### WRITTEN PROBLEM
Of the lines listed below, how many contain the string "picture"? Answer with the number alone.

Structured object records:
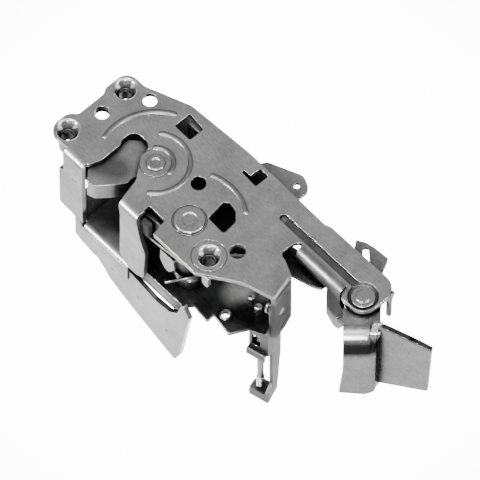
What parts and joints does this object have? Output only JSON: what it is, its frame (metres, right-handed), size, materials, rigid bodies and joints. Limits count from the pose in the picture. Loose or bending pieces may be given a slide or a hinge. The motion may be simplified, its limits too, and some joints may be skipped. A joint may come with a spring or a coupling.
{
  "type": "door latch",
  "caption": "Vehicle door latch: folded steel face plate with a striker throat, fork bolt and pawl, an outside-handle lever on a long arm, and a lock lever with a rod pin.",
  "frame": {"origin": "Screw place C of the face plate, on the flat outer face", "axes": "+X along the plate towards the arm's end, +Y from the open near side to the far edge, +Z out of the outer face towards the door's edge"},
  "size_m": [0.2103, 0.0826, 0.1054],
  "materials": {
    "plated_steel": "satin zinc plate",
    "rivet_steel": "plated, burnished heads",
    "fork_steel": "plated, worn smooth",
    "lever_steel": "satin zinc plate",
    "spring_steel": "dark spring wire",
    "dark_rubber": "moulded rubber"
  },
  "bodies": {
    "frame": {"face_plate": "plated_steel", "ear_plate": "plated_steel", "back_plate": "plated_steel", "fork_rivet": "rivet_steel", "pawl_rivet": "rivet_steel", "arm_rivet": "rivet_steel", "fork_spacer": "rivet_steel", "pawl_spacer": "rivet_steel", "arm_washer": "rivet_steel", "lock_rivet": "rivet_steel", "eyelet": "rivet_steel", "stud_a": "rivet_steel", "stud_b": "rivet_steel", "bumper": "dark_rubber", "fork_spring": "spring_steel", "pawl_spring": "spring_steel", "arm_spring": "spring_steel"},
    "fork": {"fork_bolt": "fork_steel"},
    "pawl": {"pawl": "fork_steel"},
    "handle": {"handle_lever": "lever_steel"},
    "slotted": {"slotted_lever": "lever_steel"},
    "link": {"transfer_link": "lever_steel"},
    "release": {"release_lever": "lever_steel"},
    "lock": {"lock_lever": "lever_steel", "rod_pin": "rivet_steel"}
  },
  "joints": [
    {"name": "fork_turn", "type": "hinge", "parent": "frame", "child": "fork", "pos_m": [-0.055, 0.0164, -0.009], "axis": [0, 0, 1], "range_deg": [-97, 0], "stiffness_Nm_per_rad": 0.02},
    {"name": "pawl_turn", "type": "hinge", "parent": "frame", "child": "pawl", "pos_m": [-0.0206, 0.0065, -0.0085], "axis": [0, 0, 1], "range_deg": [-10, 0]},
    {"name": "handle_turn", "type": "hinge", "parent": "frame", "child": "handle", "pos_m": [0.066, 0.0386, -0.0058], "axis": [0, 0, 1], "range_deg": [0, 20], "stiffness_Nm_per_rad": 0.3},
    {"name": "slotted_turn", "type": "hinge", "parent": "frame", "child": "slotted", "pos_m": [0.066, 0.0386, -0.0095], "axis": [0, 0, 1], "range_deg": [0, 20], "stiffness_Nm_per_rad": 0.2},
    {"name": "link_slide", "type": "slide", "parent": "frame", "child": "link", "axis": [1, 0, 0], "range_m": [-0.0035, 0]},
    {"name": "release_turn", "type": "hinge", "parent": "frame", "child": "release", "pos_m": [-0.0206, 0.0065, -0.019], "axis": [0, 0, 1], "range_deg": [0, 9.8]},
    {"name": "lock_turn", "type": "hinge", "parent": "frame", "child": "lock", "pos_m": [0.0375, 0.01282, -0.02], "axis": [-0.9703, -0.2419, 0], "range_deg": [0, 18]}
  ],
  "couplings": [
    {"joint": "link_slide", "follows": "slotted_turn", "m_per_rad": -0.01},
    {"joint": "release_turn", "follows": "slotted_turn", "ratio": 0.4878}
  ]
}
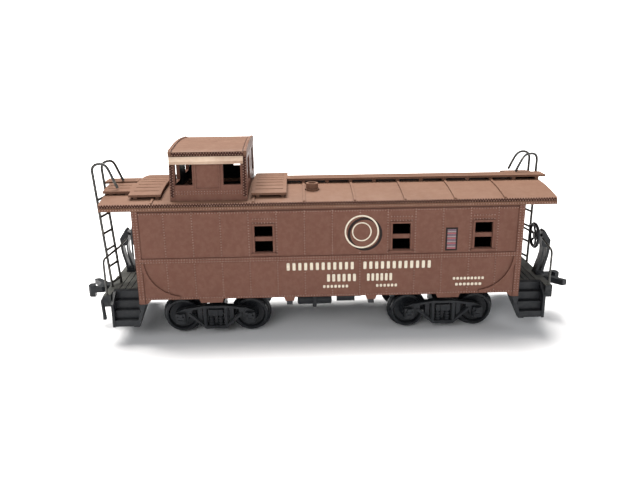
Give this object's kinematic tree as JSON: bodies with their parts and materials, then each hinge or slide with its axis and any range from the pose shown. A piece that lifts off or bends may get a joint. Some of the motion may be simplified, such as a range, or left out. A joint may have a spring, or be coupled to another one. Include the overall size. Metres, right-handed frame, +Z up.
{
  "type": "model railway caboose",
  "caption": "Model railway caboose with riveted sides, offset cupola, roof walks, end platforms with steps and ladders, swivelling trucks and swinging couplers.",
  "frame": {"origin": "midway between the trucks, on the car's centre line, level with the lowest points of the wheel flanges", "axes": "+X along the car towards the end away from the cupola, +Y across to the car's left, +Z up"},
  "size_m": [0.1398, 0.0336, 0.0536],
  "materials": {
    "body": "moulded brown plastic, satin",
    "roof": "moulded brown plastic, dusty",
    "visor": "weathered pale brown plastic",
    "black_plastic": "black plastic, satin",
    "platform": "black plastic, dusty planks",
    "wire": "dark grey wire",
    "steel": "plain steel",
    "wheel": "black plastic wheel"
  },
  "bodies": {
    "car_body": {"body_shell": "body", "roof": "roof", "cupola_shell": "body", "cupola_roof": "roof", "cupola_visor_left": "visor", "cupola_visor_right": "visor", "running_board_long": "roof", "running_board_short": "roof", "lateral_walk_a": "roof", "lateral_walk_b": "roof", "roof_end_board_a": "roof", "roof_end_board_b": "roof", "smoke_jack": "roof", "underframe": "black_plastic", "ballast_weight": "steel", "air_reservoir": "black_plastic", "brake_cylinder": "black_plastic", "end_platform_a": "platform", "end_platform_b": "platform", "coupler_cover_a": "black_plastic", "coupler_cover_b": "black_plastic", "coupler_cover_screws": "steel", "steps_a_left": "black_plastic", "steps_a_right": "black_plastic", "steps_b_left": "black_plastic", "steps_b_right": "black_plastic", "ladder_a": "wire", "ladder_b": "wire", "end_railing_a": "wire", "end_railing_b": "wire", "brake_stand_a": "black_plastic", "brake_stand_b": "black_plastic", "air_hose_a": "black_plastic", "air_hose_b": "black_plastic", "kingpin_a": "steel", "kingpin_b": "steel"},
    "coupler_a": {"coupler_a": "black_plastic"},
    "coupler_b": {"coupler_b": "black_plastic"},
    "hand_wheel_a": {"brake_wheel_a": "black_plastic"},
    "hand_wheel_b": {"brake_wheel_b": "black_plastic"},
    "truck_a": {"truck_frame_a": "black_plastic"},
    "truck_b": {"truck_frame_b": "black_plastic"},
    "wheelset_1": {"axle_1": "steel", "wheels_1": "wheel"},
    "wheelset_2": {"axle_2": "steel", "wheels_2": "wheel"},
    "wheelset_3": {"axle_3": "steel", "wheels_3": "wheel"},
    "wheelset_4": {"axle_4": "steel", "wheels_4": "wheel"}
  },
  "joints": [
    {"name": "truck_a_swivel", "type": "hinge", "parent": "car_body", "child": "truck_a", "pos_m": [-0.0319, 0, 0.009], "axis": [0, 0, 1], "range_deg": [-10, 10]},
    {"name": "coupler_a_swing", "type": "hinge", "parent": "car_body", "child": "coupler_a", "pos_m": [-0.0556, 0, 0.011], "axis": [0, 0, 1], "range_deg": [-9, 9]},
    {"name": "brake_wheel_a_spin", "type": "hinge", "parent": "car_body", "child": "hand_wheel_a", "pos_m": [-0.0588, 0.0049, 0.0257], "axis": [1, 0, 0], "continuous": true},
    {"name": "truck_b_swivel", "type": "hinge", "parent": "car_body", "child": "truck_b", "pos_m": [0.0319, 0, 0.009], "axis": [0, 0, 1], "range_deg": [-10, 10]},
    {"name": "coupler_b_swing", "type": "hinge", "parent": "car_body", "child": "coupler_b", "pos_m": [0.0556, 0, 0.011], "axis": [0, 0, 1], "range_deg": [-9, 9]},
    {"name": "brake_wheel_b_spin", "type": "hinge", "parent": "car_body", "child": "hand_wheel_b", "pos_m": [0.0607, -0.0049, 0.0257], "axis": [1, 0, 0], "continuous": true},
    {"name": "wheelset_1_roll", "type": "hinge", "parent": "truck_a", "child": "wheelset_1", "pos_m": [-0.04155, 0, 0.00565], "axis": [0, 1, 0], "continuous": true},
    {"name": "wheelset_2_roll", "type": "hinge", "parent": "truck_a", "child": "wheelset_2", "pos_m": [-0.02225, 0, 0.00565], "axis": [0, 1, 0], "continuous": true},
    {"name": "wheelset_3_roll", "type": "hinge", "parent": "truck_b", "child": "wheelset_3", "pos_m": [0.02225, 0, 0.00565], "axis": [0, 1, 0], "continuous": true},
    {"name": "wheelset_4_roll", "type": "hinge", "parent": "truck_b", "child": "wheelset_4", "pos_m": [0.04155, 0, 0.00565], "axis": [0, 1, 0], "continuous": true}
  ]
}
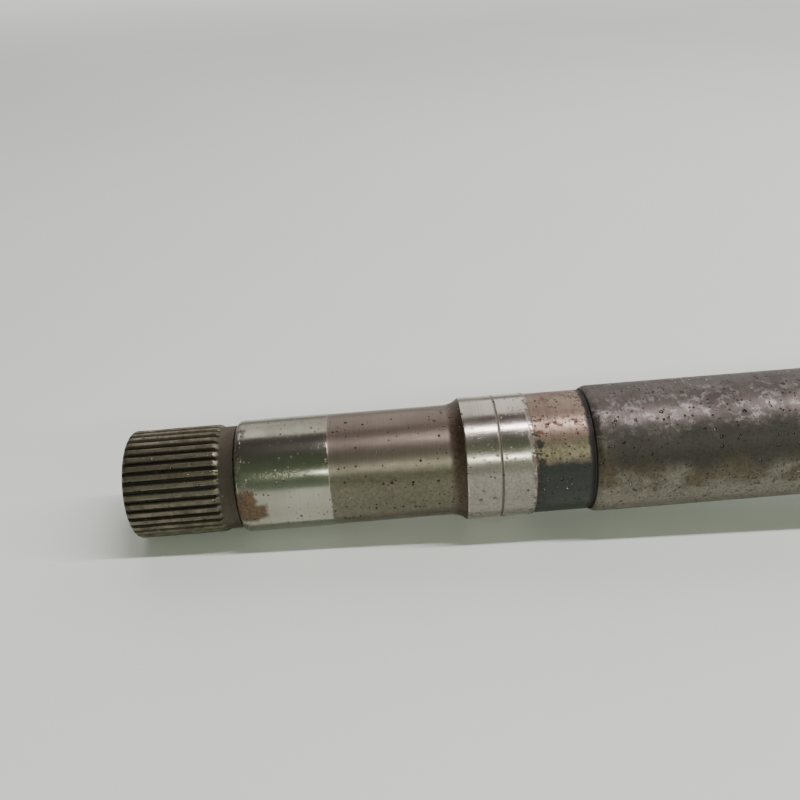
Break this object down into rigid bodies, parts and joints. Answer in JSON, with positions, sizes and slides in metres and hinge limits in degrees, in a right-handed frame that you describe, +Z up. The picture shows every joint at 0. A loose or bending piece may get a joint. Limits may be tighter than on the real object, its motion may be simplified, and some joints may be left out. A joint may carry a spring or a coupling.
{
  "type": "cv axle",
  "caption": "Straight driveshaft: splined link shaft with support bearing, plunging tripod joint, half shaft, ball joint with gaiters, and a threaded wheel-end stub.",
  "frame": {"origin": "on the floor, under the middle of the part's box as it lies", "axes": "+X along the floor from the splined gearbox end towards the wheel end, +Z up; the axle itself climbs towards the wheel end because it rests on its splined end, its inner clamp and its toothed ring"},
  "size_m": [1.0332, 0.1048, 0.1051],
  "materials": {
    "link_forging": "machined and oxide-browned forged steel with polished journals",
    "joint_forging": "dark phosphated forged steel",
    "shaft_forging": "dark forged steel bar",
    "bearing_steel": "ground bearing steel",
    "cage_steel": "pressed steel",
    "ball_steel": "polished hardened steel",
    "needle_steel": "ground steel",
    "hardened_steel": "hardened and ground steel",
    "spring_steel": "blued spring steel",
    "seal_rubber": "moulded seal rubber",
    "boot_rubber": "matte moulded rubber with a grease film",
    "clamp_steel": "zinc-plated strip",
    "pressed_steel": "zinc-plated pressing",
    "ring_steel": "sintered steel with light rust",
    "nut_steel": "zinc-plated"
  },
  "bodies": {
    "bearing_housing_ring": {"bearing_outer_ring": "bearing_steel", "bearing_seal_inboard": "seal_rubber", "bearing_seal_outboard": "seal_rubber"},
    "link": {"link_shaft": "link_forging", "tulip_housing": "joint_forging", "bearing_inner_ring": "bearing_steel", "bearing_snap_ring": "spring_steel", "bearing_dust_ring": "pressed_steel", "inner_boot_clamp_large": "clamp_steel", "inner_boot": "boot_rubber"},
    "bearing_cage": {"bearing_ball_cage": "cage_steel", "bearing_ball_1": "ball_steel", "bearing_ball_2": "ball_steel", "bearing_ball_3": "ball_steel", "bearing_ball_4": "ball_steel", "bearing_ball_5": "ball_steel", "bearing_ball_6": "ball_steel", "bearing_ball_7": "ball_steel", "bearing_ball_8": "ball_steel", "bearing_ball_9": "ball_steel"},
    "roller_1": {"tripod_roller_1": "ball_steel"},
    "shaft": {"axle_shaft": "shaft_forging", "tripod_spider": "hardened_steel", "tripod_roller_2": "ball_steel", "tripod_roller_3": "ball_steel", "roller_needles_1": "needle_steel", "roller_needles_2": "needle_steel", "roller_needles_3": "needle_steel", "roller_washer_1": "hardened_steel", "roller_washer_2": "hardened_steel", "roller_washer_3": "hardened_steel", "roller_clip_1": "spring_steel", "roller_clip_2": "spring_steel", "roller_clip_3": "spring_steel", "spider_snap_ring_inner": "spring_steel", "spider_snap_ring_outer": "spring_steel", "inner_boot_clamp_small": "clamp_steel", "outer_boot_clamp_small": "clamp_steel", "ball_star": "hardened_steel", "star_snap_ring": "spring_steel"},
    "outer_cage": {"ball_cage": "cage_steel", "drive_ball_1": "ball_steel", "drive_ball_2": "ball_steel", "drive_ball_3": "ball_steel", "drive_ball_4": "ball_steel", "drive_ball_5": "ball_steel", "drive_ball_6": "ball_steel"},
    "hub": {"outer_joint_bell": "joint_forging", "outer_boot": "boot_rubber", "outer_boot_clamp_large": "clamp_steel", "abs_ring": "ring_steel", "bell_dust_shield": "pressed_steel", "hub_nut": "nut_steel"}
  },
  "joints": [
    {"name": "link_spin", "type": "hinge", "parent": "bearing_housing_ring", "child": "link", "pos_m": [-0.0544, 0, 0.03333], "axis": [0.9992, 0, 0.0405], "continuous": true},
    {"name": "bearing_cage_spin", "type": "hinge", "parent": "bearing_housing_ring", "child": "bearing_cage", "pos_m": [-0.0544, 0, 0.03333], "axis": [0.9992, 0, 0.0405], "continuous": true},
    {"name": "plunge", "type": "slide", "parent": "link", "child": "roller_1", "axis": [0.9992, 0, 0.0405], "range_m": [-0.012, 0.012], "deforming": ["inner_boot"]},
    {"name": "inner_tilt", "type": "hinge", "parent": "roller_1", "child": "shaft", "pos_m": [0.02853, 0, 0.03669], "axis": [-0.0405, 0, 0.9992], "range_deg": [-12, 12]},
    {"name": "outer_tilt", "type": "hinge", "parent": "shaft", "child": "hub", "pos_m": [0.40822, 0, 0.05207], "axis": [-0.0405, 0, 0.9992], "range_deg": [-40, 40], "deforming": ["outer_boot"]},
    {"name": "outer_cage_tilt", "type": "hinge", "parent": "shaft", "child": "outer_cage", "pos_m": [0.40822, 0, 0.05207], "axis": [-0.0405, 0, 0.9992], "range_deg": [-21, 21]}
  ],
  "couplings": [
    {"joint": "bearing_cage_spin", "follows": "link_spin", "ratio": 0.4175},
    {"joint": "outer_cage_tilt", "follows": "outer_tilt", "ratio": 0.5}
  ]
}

### EXERCISE RESPONSE
2